- **AIM**
Your task is to reproduce the material exactly.

- **GIVEN INFORMATION**
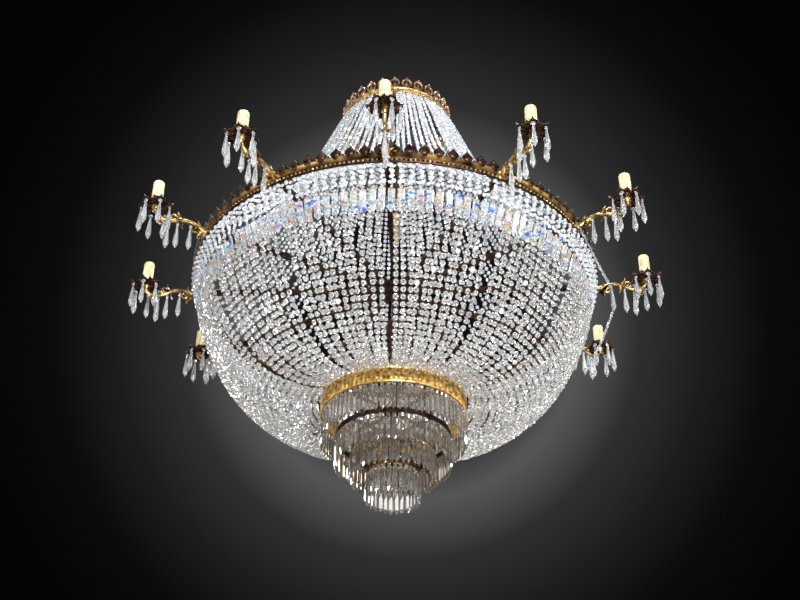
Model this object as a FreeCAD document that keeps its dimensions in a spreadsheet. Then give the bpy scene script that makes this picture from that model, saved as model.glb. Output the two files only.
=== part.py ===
import FreeCAD, Part
import math
import os
import re

import Sketcher

# A crystal chandelier of the tent-and-basket kind. The origin is the centre of the suspension eye's
# bore, +Z is up, and every "drop" below is a distance down from that centre. All sizes are in mm.
# The first arm points along -Y, and the others follow it every 30 degrees.

SIZES = [
    # suspension eye and central column
    ("eye_bore_radius", 12),
    ("eye_ring_radius", 25),
    ("eye_thickness", 14),
    ("eye_neck_radius", 11),
    ("eye_neck_drop", 46),
    ("column_radius", 8),
    ("column_bottom_drop", 1219),
    ("sleeve_rim", 2.5),
    ("knop_radius", 13),
    ("knop_drop", 446),
    ("knop_length", 94),
    ("baluster_radius", 27),
    ("baluster_drop", 785),
    ("baluster_length", 115),
    ("finial_radius", 14),
    ("finial_height", 16),
    # crown at the top of the tent
    ("crown_radius", 150),
    ("crown_wall", 4),
    ("crown_height", 18),
    ("crown_drop", 138),
    ("crown_leaf_count", 28),
    ("crown_leaf_width", 30),
    ("crown_leaf_height", 39),
    ("crown_leaf_lean", 3),
    ("crown_bar_count", 6),
    # main ring with its cresting
    ("ring_radius", 511),
    ("ring_wall", 6),
    ("ring_height", 26),
    ("ring_drop", 710),
    ("leaf_count", 96),
    ("leaf_width", 23),
    ("leaf_height", 26),
    ("leaf_thickness", 2),
    # spider that carries the main ring
    ("spoke_count", 12),
    ("spoke_width", 12),
    ("spoke_height", 12),
    ("hub_radius", 36),
    ("hub_height", 16),
    ("collar_radius", 15),
    ("collar_height", 12),
    ("bar_width", 8),
    ("bar_height", 5),
    # crystal strands
    ("strand_count", 48),
    ("strand_radius", 3.5),
    ("tent_steps", 4),
    ("tent_neck_flare", 56),
    ("tent_neck_fall", 102),
    ("tent_foot_inset", 226),
    ("tent_foot_rise", 110),
    ("tent_end_rise", 18),
    ("basket_steps", 5),
    ("basket_shoulder_inset", 16.6),
    ("basket_shoulder_fall", 67.6),
    ("basket_belly_inset", 96.7),
    ("basket_belly_fall", 404.6),
    # bead lace and plaques under the ring
    ("lace_depth", 53),
    ("lace_lean", 15),
    ("lace_bead_radius", 2.5),
    ("plaque_width", 16),
    ("plaque_thickness", 4),
    ("plaque_length", 60),
    ("plaque_point", 9),
    ("plaque_lean", 20),
    # bottom ring and the tiers of prisms
    ("bottom_radius", 173),
    ("bottom_wall", 5),
    ("bottom_height", 43),
    ("bottom_drop", 1071),
    ("bottom_bar_count", 4),
    ("prism_width", 13),
    ("prism_thickness", 5),
    ("prism_length", 72),
    ("prism_point", 11),
    ("prism_pitch", 29),
    ("hoop_wall", 3),
    ("hoop_height", 12),
    ("tier_two_radius", 137),
    ("tier_two_drop", 1130),
    ("tier_three_radius", 100),
    ("tier_three_drop", 1165),
    ("tier_four_radius", 62),
    ("tier_four_drop", 1218),
    # arms and lights
    ("arm_count", 12),
    ("candle_circle", 640),
    ("arm_radius", 6),
    ("arm_root_rise", 8),
    ("arm_arch_rise", 26),
    ("arm_dip_rise", 9),
    ("arm_plate_radius", 11),
    ("arm_plate_thickness", 4),
    ("dish_radius", 36),
    ("dish_notch", 7),
    ("dish_thickness", 4),
    ("cup_radius", 20),
    ("cup_wall", 4),
    ("cup_floor", 4),
    ("cup_depth", 14),
    ("sleeve_radius", 14),
    ("sleeve_wall", 2.4),
    ("sleeve_length", 62),
    ("sleeve_top_drop", 600),
    ("holder_radius", 10.5),
    ("holder_wall", 3),
    ("holder_length", 44),
    # drops on the arms
    ("drop_length", 64),
    ("drop_radius", 7),
    ("drop_shoulder", 0.68),
    ("link_length", 12),
    ("link_radius", 4),
    ("dish_drop_count", 6),
    ("dish_drop_inset", 10),
    ("pendant_share", 0.5531),
    ("outer_drop_share", 0.73),
    ("inner_drop_share", 0.307),
    # clearance between neighbouring pieces
    ("fit_gap", 0.3),
]
EYE_SIDES = 24
RING_SIDES = 48
HOOP_SIDES = 32
COLUMN_SIDES = 12
SLEEVE_SIDES = 12
HOLDER_SIDES = 6
CUP_SIDES = 8
ARM_SIDES = 6
DISH_LOBES = 6
PENDANT_SIDES = 6
DROP_SIDES = 4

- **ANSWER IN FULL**
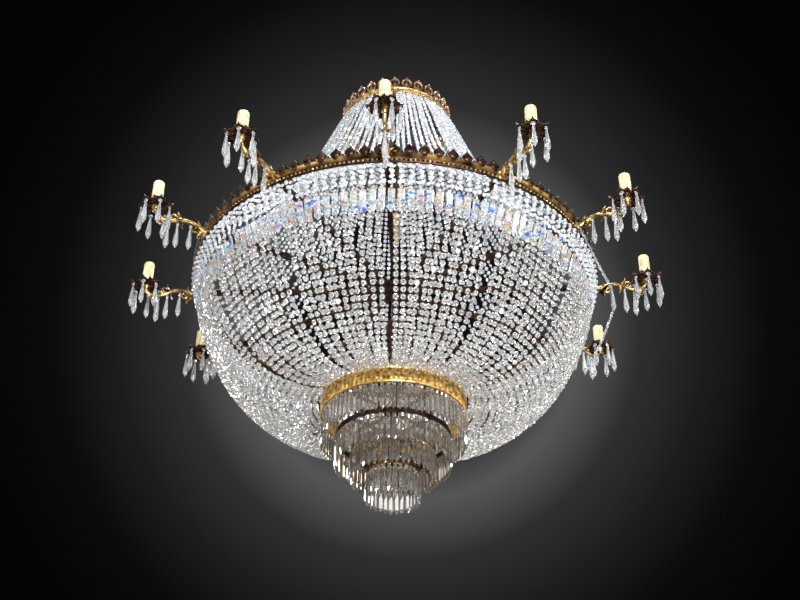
Model this object as a FreeCAD document that keeps its dimensions in a spreadsheet. Then give the bpy scene script that makes this picture from that model, saved as model.glb. Output the two files only.
=== part.py ===
import FreeCAD, Part
import math
import os
import re

import Sketcher

# A crystal chandelier of the tent-and-basket kind. The origin is the centre of the suspension eye's
# bore, +Z is up, and every "drop" below is a distance down from that centre. All sizes are in mm.
# The first arm points along -Y, and the others follow it every 30 degrees.

SIZES = [
    # suspension eye and central column
    ("eye_bore_radius", 12),
    ("eye_ring_radius", 25),
    ("eye_thickness", 14),
    ("eye_neck_radius", 11),
    ("eye_neck_drop", 46),
    ("column_radius", 8),
    ("column_bottom_drop", 1219),
    ("sleeve_rim", 2.5),
    ("knop_radius", 13),
    ("knop_drop", 446),
    ("knop_length", 94),
    ("baluster_radius", 27),
    ("baluster_drop", 785),
    ("baluster_length", 115),
    ("finial_radius", 14),
    ("finial_height", 16),
    # crown at the top of the tent
    ("crown_radius", 150),
    ("crown_wall", 4),
    ("crown_height", 18),
    ("crown_drop", 138),
    ("crown_leaf_count", 28),
    ("crown_leaf_width", 30),
    ("crown_leaf_height", 39),
    ("crown_leaf_lean", 3),
    ("crown_bar_count", 6),
    # main ring with its cresting
    ("ring_radius", 511),
    ("ring_wall", 6),
    ("ring_height", 26),
    ("ring_drop", 710),
    ("leaf_count", 96),
    ("leaf_width", 23),
    ("leaf_height", 26),
    ("leaf_thickness", 2),
    # spider that carries the main ring
    ("spoke_count", 12),
    ("spoke_width", 12),
    ("spoke_height", 12),
    ("hub_radius", 36),
    ("hub_height", 16),
    ("collar_radius", 15),
    ("collar_height", 12),
    ("bar_width", 8),
    ("bar_height", 5),
    # crystal strands
    ("strand_count", 48),
    ("strand_radius", 3.5),
    ("tent_steps", 4),
    ("tent_neck_flare", 56),
    ("tent_neck_fall", 102),
    ("tent_foot_inset", 226),
    ("tent_foot_rise", 110),
    ("tent_end_rise", 18),
    ("basket_steps", 5),
    ("basket_shoulder_inset", 16.6),
    ("basket_shoulder_fall", 67.6),
    ("basket_belly_inset", 96.7),
    ("basket_belly_fall", 404.6),
    # bead lace and plaques under the ring
    ("lace_depth", 53),
    ("lace_lean", 15),
    ("lace_bead_radius", 2.5),
    ("plaque_width", 16),
    ("plaque_thickness", 4),
    ("plaque_length", 60),
    ("plaque_point", 9),
    ("plaque_lean", 20),
    # bottom ring and the tiers of prisms
    ("bottom_radius", 173),
    ("bottom_wall", 5),
    ("bottom_height", 43),
    ("bottom_drop", 1071),
    ("bottom_bar_count", 4),
    ("prism_width", 13),
    ("prism_thickness", 5),
    ("prism_length", 72),
    ("prism_point", 11),
    ("prism_pitch", 29),
    ("hoop_wall", 3),
    ("hoop_height", 12),
    ("tier_two_radius", 137),
    ("tier_two_drop", 1130),
    ("tier_three_radius", 100),
    ("tier_three_drop", 1165),
    ("tier_four_radius", 62),
    ("tier_four_drop", 1218),
    # arms and lights
    ("arm_count", 12),
    ("candle_circle", 640),
    ("arm_radius", 6),
    ("arm_root_rise", 8),
    ("arm_arch_rise", 26),
    ("arm_dip_rise", 9),
    ("arm_plate_radius", 11),
    ("arm_plate_thickness", 4),
    ("dish_radius", 36),
    ("dish_notch", 7),
    ("dish_thickness", 4),
    ("cup_radius", 20),
    ("cup_wall", 4),
    ("cup_floor", 4),
    ("cup_depth", 14),
    ("sleeve_radius", 14),
    ("sleeve_wall", 2.4),
    ("sleeve_length", 62),
    ("sleeve_top_drop", 600),
    ("holder_radius", 10.5),
    ("holder_wall", 3),
    ("holder_length", 44),
    # drops on the arms
    ("drop_length", 64),
    ("drop_radius", 7),
    ("drop_shoulder", 0.68),
    ("link_length", 12),
    ("link_radius", 4),
    ("dish_drop_count", 6),
    ("dish_drop_inset", 10),
    ("pendant_share", 0.5531),
    ("outer_drop_share", 0.73),
    ("inner_drop_share", 0.307),
    # clearance between neighbouring pieces
    ("fit_gap", 0.3),
]
EYE_SIDES = 24
RING_SIDES = 48
HOOP_SIDES = 32
COLUMN_SIDES = 12
SLEEVE_SIDES = 12
HOLDER_SIDES = 6
CUP_SIDES = 8
ARM_SIDES = 6
DISH_LOBES = 6
PENDANT_SIDES = 6
DROP_SIDES = 4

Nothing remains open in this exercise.